»»

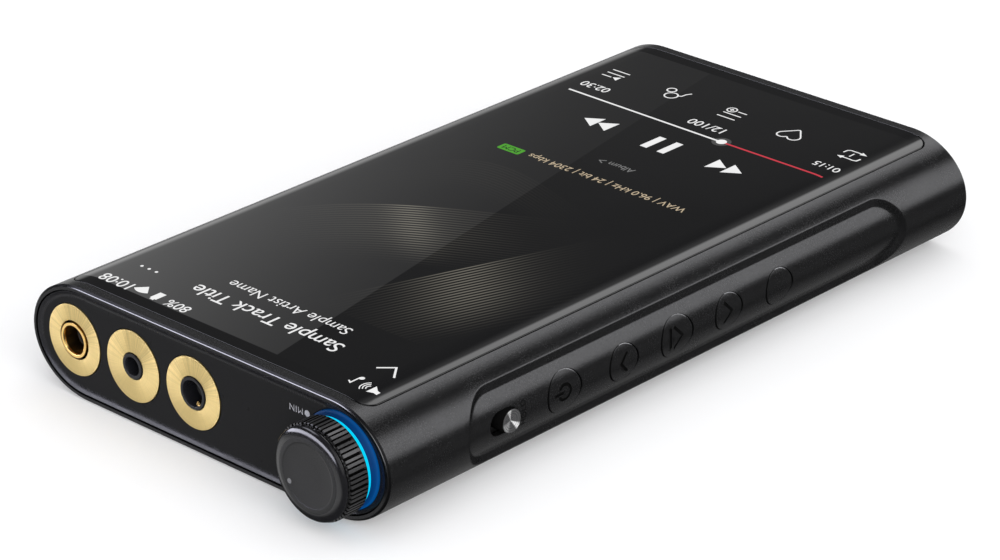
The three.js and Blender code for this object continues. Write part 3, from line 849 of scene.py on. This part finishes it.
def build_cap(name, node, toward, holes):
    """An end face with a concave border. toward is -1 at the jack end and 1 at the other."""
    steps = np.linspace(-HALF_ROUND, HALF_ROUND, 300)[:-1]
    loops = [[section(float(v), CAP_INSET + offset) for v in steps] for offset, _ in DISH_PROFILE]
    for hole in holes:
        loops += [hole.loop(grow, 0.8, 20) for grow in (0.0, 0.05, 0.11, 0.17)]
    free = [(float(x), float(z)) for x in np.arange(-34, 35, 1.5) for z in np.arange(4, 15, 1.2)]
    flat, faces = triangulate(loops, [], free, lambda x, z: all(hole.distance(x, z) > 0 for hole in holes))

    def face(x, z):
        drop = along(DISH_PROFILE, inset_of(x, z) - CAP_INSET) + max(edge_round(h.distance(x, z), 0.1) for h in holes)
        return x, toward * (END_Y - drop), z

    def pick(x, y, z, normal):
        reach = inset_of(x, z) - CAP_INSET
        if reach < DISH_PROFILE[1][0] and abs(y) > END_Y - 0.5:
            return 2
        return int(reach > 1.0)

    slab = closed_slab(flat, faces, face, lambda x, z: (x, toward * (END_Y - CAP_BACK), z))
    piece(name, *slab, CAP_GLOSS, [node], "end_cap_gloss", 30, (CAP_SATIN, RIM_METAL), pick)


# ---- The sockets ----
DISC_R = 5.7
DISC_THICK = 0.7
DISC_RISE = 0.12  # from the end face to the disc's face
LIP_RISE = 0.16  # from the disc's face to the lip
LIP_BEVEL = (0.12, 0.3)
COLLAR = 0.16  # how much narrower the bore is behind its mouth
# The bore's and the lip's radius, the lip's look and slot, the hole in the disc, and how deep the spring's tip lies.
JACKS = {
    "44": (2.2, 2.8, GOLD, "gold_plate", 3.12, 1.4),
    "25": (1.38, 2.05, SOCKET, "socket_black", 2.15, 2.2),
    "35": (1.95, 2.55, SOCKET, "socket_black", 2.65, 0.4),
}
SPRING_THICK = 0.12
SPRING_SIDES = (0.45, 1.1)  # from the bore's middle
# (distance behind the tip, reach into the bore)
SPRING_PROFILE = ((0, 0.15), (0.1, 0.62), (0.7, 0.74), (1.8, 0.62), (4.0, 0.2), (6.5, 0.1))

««

Directions: Write out every line exactly as it stands.

Task answer:
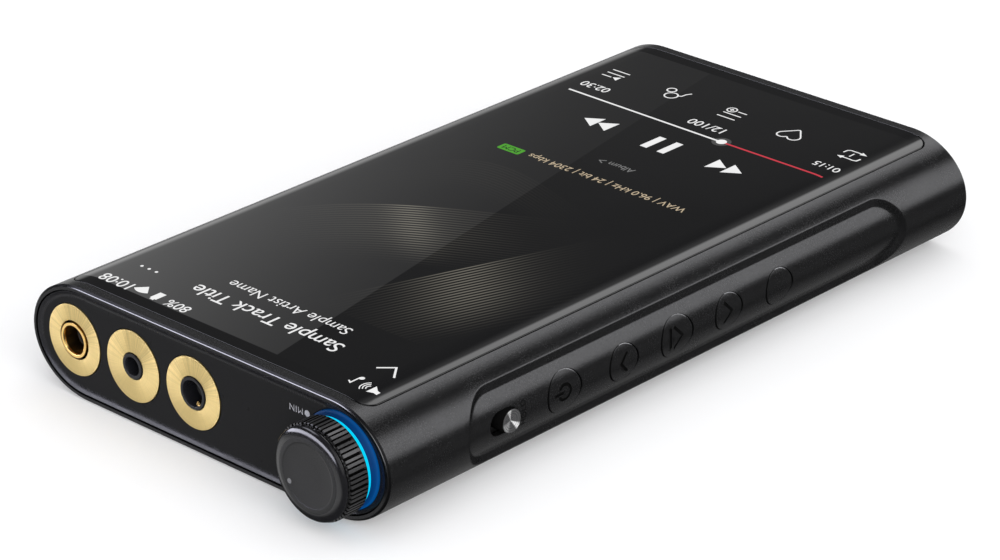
The three.js and Blender code for this object continues. Write part 3, from line 849 of scene.py on. This part finishes it.
def build_cap(name, node, toward, holes):
    """An end face with a concave border. toward is -1 at the jack end and 1 at the other."""
    steps = np.linspace(-HALF_ROUND, HALF_ROUND, 300)[:-1]
    loops = [[section(float(v), CAP_INSET + offset) for v in steps] for offset, _ in DISH_PROFILE]
    for hole in holes:
        loops += [hole.loop(grow, 0.8, 20) for grow in (0.0, 0.05, 0.11, 0.17)]
    free = [(float(x), float(z)) for x in np.arange(-34, 35, 1.5) for z in np.arange(4, 15, 1.2)]
    flat, faces = triangulate(loops, [], free, lambda x, z: all(hole.distance(x, z) > 0 for hole in holes))

    def face(x, z):
        drop = along(DISH_PROFILE, inset_of(x, z) - CAP_INSET) + max(edge_round(h.distance(x, z), 0.1) for h in holes)
        return x, toward * (END_Y - drop), z

    def pick(x, y, z, normal):
        reach = inset_of(x, z) - CAP_INSET
        if reach < DISH_PROFILE[1][0] and abs(y) > END_Y - 0.5:
            return 2
        return int(reach > 1.0)

    slab = closed_slab(flat, faces, face, lambda x, z: (x, toward * (END_Y - CAP_BACK), z))
    piece(name, *slab, CAP_GLOSS, [node], "end_cap_gloss", 30, (CAP_SATIN, RIM_METAL), pick)


# ---- The sockets ----
DISC_R = 5.7
DISC_THICK = 0.7
DISC_RISE = 0.12  # from the end face to the disc's face
LIP_RISE = 0.16  # from the disc's face to the lip
LIP_BEVEL = (0.12, 0.3)
COLLAR = 0.16  # how much narrower the bore is behind its mouth
# The bore's and the lip's radius, the lip's look and slot, the hole in the disc, and how deep the spring's tip lies.
JACKS = {
    "44": (2.2, 2.8, GOLD, "gold_plate", 3.12, 1.4),
    "25": (1.38, 2.05, SOCKET, "socket_black", 2.15, 2.2),
    "35": (1.95, 2.55, SOCKET, "socket_black", 2.65, 0.4),
}
SPRING_THICK = 0.12
SPRING_SIDES = (0.45, 1.1)  # from the bore's middle
# (distance behind the tip, reach into the bore)
SPRING_PROFILE = ((0, 0.15), (0.1, 0.62), (0.7, 0.74), (1.8, 0.62), (4.0, 0.2), (6.5, 0.1))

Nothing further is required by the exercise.